Bootlickers and ill-assorted toadies are indeed a sight to behold, from lickspittle politicians to ass-licking private sector marauders.
The erstwhile hot-headed activists have swallowed their tongues and have since lost their power of speech amid the national despoliation.
Shamelessness happens to be the vilest disease of the power-mongers in their republic of lies and utter mendacity.
Nigeria has been captured by internationally exposed compulsive criminals, and any wannabe is at liberty to join the pathetic groove.
It’s a lying bazaar as characters from dubious backgrounds end up ruling Nigeria.
Things are made to never add up properly in Nigeria, from way back in time when the British forged the 1914 amalgamation so that the gaunt “promising youth” as per the Northern Protectorate got married to the Southern “lady of means”.
Now that the dubious intentions of Britain on Nigeria have been comprehensively entrenched by the black inheritors their paid agents are up with the argument that time is nigh to stop blaming the colonial masters.
It’s all so cool, for example, to keep repeating the contours of the very first census figures that were doctored by the colonial powers to favour the chosen ones.
The popular votes of the independence elections of December 12, 1959 show that Dr Nnamdi Azikiwe’s NCNC-NEPU coalition scored 2,594,577 votes to place first with Chief Obafemi Awolowo’s Action Group (AG) coming second with a total of 1,992,364 votes while Sir Ahmadu Bello’s Northern Peoples’ Congress (NPC) came last with a total vote count of 1,992,179 votes.
According to Nnamdi Azikiwe in his book, Ideology for Nigeria: Capitalism, Socialism or Welfarism, “The colonial regime had so adroitly manipulated the electoral constituencies that the most unpopular party (NPC) won the most seats (142); the most popular coalition parties (NCNC-NEPU) won the second highest number of seats (90); whilst the second most popular party (Action Group) won the least number of seats (73).
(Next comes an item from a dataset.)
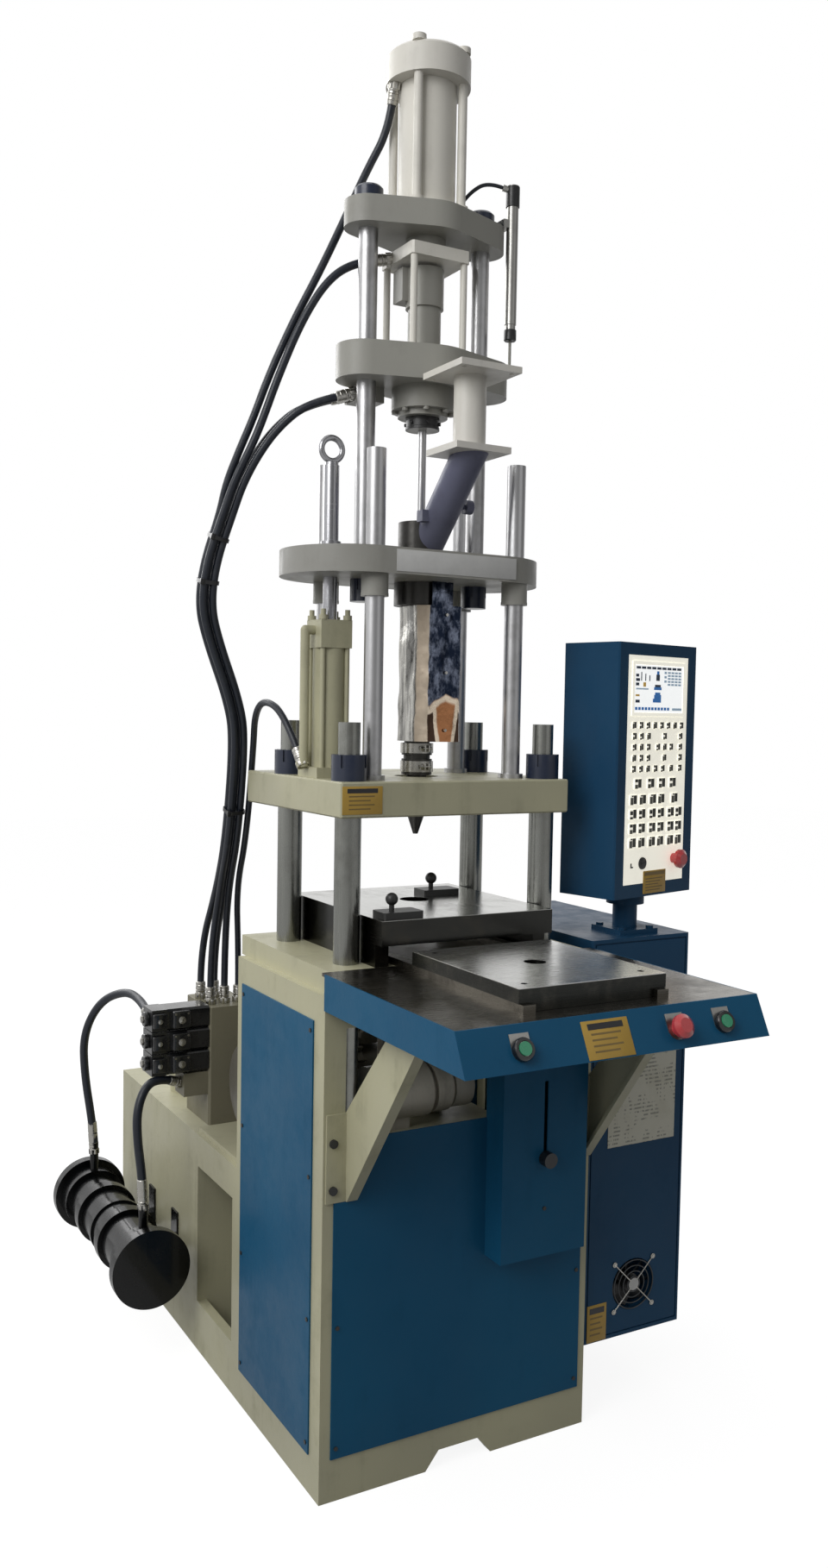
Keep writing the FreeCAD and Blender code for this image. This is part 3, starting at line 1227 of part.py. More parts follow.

The remaining number of seven seats were shared by independents.”
It was in the bid to stop the rigging rigmarole of Nigeria’s post-independence elections that Prof Humphry Nwosu used his Option A4 formula to deliver Chief MKO Abiola as the winner in the June 12, 1993 presidential election that Babangida calamitously annulled.
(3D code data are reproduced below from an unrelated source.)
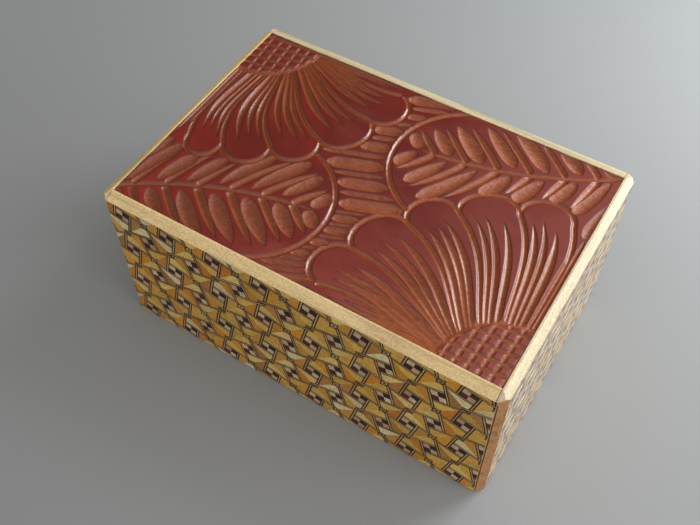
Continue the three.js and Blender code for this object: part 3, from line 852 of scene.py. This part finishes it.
class Carving:
    """Depth of the carving over the top, in millimetres, on a regular grid."""

    def __init__(self, half_x, half_y):
        self.half = (half_x, half_y)
        count = [int(round(2 * h / GRID_STEP)) + 1 for h in self.half]
        self.xs = np.linspace(-half_x, half_x, count[0])
        self.ys = np.linspace(-half_y, half_y, count[1])
        self.x, self.y = np.meshgrid(self.xs, self.ys, indexing="ij")
        self.depth = np.zeros_like(self.x)
        self.torn = np.zeros_like(self.x)

    def window(self, line, margin):
        """The rows and columns of the grid near a line."""
        spans = []
        for values, places in zip((self.xs, self.ys), zip(*line)):
            low, high = np.searchsorted(values, (min(places) - margin, max(places) + margin))
            spans.append(slice(low, high))
        return tuple(spans)

    def free_runs(self, line, clear):
        """Parts of a line that pass over clear ground, each as its own line. They may run off the board."""
        runs, run = [], []
        for point in line:
            spot = [int(round((c + h) / GRID_STEP)) for c, h in zip(point, self.half)]
            held = [min(max(s, 0), n - 1) for s, n in zip(spot, clear.shape)]
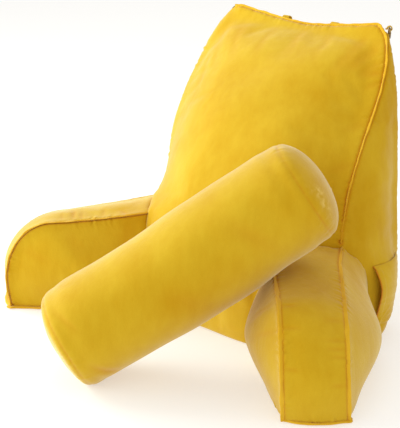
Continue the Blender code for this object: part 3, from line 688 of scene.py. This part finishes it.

Like Rip Van Winkle who woke up after a long sleep, Babangida has at last woken up to admit that Abiola actually won the election, but it’s General Sani Abacha who’s now safely dead that annulled it.
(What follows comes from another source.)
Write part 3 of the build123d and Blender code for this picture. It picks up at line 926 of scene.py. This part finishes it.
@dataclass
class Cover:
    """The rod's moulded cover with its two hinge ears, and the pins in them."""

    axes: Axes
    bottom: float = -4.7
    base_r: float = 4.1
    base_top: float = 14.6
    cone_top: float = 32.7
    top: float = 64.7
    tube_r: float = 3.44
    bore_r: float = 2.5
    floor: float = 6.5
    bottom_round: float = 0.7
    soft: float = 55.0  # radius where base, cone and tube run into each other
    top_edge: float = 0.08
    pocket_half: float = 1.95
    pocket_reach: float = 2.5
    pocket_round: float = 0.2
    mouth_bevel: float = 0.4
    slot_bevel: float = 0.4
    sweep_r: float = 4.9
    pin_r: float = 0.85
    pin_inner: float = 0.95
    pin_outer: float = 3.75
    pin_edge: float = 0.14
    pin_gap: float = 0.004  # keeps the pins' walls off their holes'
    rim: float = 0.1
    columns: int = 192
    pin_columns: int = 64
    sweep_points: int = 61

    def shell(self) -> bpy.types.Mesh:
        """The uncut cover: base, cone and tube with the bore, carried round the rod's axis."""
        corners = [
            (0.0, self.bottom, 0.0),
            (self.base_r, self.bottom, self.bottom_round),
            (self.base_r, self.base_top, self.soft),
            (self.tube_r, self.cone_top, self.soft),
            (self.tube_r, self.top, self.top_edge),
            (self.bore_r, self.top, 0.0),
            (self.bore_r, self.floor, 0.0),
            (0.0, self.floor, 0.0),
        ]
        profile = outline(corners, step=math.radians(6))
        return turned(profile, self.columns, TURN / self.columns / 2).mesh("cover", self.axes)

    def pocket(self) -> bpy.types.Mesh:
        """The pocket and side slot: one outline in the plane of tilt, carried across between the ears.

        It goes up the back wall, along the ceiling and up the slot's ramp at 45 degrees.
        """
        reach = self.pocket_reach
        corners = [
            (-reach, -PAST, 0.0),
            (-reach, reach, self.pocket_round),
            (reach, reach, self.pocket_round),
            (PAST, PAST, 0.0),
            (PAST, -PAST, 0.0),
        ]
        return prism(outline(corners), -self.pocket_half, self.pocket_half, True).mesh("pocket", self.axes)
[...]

The regular courtiers of Nigerian power of course gathered as ever in Abuja to croon and grovel for the lying General.
It did not start today because Nigerians had to bear witness to perfidy in certain quarters when the election was annulled in 1993.
In his book Nigeria’s Soldiers of Fortune: The Abacha and Obasanjo Years Max Siollun wrote thusly: “Following a meeting between Babangida and traditional rulers on July 2, 1993, the foremost Yoruba traditional ruler, the Ooni of Ife, Okunade Sijuwade, had threatened that Yorubas would secede if Abiola was not declared president. Less than one month after Abacha seized power in November 1993, the same Oba Sijuwade, who had threatened to pull his people out of Nigeria, led 18 of the Yoruba Obas to Dodan Barracks on a courtesy visit to Abacha and commended him for ‘pre-empting and forestalling the imminent state of war and disintegration’ in Nigeria. The Oba of Lagos, Adeyinka Oyekan, also wrote a letter to Abacha telling him: ‘It is by the grace of Allah that as a crowning of all your achievements, you should become head of state and commander-in-chief’.”
Babangida revelled in the praises all over again at his Abuja book launch.
A tear for Abiola!
There is the other “revelation” by Babangida in his book, to wit, the January 15, 1966 coup was not after all an “Igbo coup” for which he is getting rapturous ovation in the eastern heartland.
This is neither here nor there, coming from the Janus-faced Babangida, but I would rather go with Raila Odinga of Kenya who confessed his embarrassment for Nigeria when he was told on high that an Igbo must not rule the country!
Let’s keep deceiving ourselves with lies into preternatural backwardness!